═════ RECORDS FOR THE EXERCISE ═════

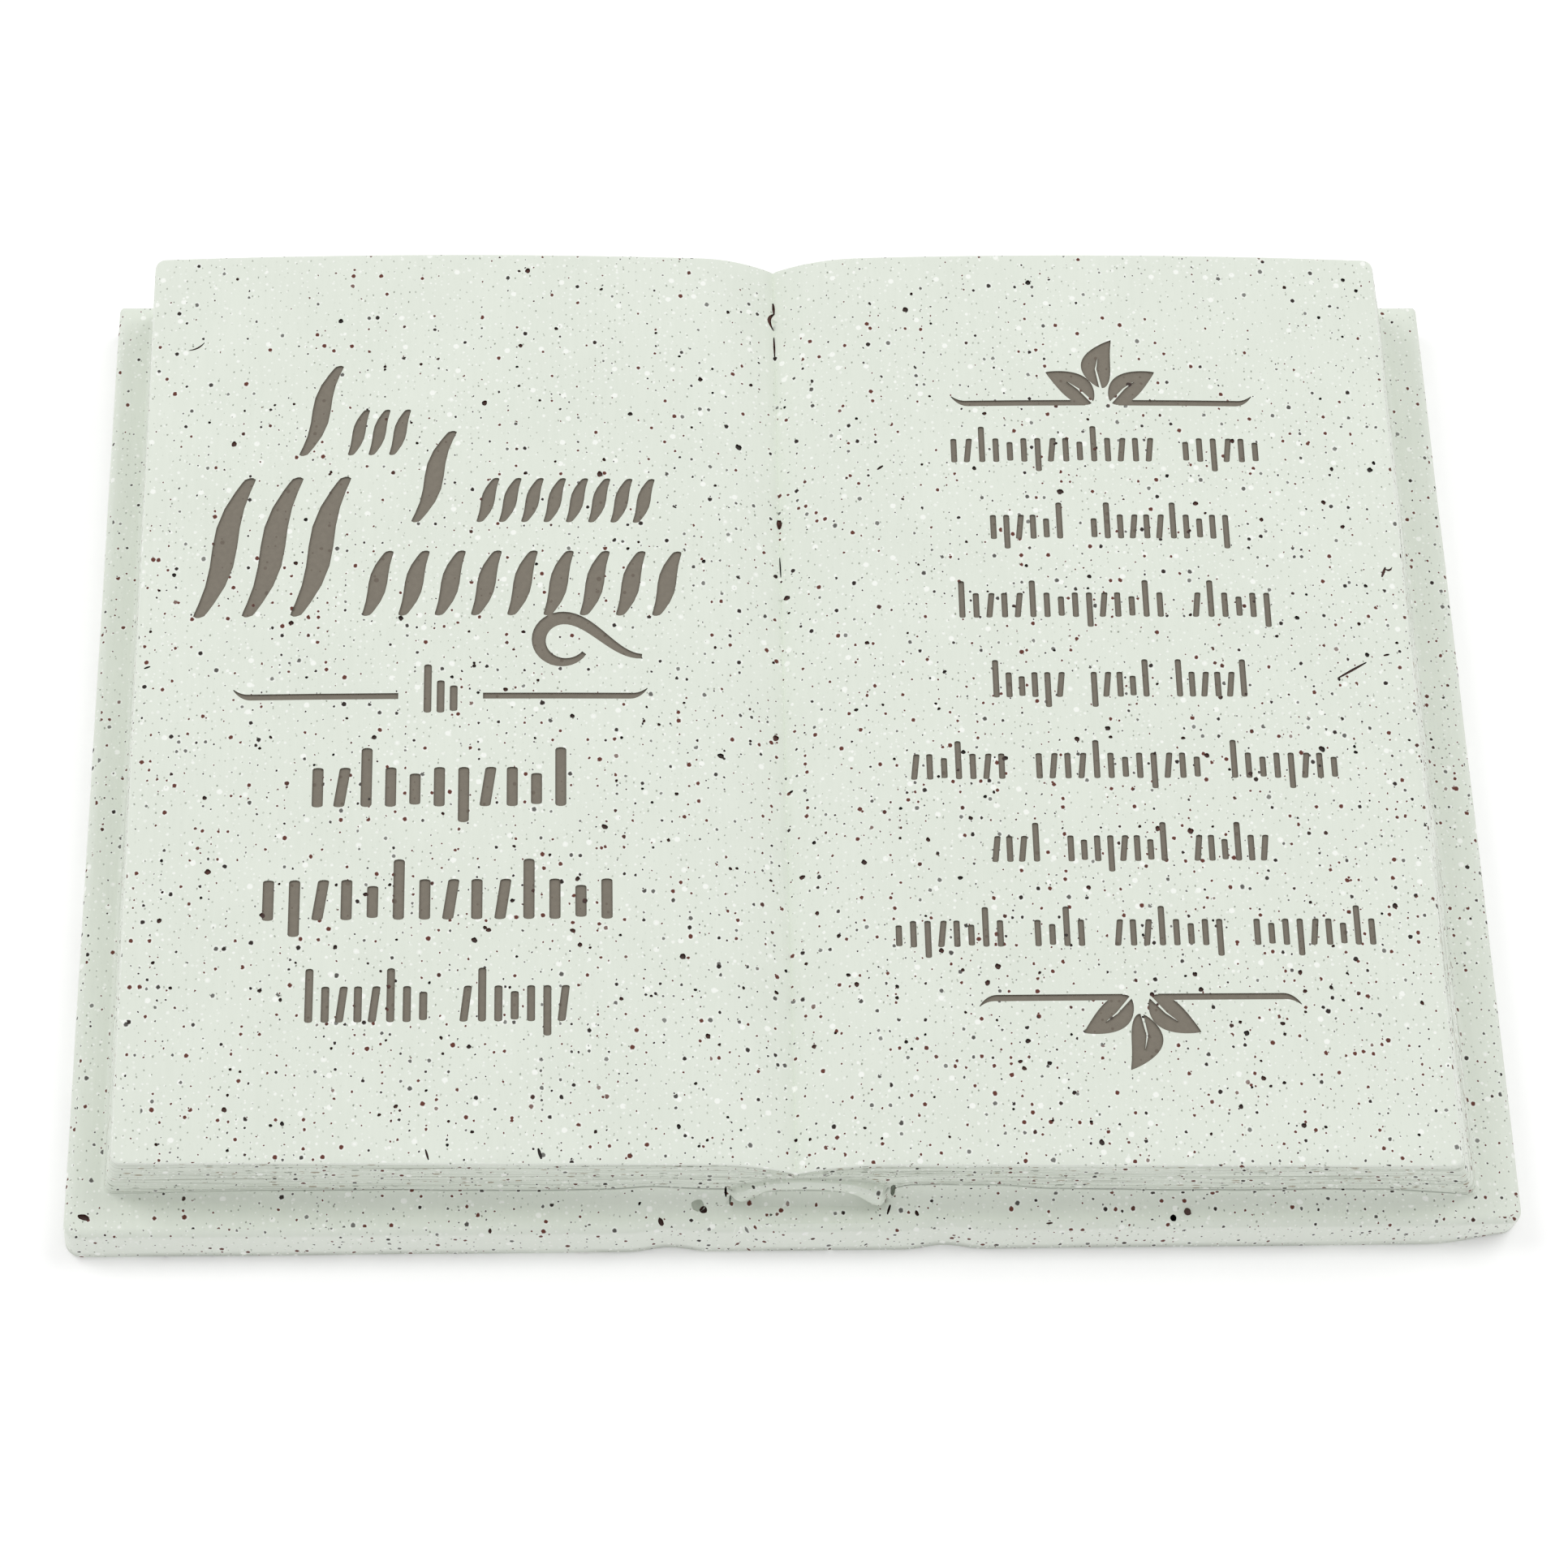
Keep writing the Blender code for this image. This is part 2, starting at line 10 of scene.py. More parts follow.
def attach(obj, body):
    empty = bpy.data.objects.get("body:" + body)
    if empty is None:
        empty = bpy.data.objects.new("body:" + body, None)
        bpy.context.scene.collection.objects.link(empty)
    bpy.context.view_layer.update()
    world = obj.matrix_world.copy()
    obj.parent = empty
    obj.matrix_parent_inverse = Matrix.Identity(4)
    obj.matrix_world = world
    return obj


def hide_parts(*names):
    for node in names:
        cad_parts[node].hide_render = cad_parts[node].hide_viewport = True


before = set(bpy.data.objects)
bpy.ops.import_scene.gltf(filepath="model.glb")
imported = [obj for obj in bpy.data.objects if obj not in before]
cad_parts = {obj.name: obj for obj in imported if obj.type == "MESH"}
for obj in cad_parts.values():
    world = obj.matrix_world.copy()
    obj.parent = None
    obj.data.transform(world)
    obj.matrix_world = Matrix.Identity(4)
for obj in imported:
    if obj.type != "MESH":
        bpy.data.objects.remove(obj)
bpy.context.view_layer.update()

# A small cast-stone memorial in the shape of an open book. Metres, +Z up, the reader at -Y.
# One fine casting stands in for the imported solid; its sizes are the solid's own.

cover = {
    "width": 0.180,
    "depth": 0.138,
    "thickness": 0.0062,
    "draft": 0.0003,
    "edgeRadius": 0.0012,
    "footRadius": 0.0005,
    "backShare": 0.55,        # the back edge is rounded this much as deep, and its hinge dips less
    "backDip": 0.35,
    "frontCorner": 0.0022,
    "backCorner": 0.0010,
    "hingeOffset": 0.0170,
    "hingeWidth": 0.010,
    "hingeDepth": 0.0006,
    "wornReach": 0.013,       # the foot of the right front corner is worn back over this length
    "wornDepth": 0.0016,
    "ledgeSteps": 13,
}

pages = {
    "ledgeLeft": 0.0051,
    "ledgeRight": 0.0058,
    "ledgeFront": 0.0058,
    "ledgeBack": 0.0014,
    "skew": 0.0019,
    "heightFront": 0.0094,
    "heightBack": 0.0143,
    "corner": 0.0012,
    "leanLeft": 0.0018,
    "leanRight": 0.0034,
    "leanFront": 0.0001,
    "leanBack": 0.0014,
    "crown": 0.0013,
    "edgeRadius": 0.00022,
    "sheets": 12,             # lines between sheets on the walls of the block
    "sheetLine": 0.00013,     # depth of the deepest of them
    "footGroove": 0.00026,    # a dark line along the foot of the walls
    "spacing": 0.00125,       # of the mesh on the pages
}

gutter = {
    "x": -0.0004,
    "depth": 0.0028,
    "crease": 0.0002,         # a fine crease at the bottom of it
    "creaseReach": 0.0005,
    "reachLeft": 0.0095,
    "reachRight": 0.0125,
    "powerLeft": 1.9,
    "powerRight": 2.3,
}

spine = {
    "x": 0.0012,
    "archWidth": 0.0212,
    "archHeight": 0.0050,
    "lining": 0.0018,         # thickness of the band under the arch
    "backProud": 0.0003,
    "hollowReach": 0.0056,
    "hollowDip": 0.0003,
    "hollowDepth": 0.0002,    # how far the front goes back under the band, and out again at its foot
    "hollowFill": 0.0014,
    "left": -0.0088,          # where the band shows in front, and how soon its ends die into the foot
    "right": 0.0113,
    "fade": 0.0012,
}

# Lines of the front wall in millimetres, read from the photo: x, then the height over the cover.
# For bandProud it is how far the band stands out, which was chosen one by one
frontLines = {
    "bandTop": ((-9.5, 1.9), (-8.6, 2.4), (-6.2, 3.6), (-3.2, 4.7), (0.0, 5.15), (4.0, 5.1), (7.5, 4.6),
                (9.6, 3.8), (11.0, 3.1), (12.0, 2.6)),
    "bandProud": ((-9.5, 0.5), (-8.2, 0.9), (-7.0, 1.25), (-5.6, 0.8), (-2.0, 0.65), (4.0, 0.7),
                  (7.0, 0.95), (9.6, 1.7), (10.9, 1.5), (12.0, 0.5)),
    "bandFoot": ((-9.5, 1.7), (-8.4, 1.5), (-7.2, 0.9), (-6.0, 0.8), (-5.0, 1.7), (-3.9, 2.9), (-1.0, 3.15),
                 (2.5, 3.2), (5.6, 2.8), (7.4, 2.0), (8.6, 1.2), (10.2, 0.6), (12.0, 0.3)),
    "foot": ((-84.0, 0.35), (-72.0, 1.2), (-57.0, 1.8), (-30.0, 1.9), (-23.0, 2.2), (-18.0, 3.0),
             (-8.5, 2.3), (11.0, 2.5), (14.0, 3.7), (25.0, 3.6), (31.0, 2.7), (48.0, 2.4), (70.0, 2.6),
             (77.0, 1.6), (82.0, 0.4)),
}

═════
═════ RECORDS FOR THE EXERCISE ═════

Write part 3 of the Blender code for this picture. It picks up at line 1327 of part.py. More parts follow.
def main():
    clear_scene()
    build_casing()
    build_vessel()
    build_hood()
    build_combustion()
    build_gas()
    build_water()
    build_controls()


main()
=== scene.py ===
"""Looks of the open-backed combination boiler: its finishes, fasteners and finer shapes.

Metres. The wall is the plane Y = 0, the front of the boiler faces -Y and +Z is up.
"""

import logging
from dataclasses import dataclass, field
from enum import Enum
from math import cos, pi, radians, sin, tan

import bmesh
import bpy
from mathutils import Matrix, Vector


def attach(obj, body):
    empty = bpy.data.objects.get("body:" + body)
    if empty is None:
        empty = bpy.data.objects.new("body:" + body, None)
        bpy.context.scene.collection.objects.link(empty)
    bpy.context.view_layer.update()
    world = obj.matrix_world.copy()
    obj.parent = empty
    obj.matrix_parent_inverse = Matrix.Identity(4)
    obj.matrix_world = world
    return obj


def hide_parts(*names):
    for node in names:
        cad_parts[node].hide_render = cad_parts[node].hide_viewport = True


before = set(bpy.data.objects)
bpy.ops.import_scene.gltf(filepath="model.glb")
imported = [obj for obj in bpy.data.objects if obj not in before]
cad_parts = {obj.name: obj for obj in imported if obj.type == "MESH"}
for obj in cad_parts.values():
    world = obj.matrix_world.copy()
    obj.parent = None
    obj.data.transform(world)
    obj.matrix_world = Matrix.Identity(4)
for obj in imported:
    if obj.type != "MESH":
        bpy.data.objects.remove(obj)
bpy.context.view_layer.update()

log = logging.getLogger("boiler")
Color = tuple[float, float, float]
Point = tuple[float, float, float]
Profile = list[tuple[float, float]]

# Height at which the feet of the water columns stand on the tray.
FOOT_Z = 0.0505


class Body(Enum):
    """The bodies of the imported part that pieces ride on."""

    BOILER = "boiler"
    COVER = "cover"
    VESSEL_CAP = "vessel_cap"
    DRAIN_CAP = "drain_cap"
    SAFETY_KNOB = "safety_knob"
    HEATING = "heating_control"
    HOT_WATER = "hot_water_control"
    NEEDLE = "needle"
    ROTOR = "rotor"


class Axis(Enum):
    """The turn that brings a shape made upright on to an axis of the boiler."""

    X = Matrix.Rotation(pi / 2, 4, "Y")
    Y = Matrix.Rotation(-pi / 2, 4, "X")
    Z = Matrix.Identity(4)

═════

• **WHAT THIS TASK INVOLVES**:
Print exactly the lines above from the one with "build_hood()" to the one with "FOOT_Z = 0.0505", including both.

• **TASK OUTPUT**:
    build_hood()
    build_combustion()
    build_gas()
    build_water()
    build_controls()


main()
=== scene.py ===
"""Looks of the open-backed combination boiler: its finishes, fasteners and finer shapes.

Metres. The wall is the plane Y = 0, the front of the boiler faces -Y and +Z is up.
"""

import logging
from dataclasses import dataclass, field
from enum import Enum
from math import cos, pi, radians, sin, tan

import bmesh
import bpy
from mathutils import Matrix, Vector


def attach(obj, body):
    empty = bpy.data.objects.get("body:" + body)
    if empty is None:
        empty = bpy.data.objects.new("body:" + body, None)
        bpy.context.scene.collection.objects.link(empty)
    bpy.context.view_layer.update()
    world = obj.matrix_world.copy()
    obj.parent = empty
    obj.matrix_parent_inverse = Matrix.Identity(4)
    obj.matrix_world = world
    return obj


def hide_parts(*names):
    for node in names:
        cad_parts[node].hide_render = cad_parts[node].hide_viewport = True


before = set(bpy.data.objects)
bpy.ops.import_scene.gltf(filepath="model.glb")
imported = [obj for obj in bpy.data.objects if obj not in before]
cad_parts = {obj.name: obj for obj in imported if obj.type == "MESH"}
for obj in cad_parts.values():
    world = obj.matrix_world.copy()
    obj.parent = None
    obj.data.transform(world)
    obj.matrix_world = Matrix.Identity(4)
for obj in imported:
    if obj.type != "MESH":
        bpy.data.objects.remove(obj)
bpy.context.view_layer.update()

log = logging.getLogger("boiler")
Color = tuple[float, float, float]
Point = tuple[float, float, float]
Profile = list[tuple[float, float]]

# Height at which the feet of the water columns stand on the tray.
FOOT_Z = 0.0505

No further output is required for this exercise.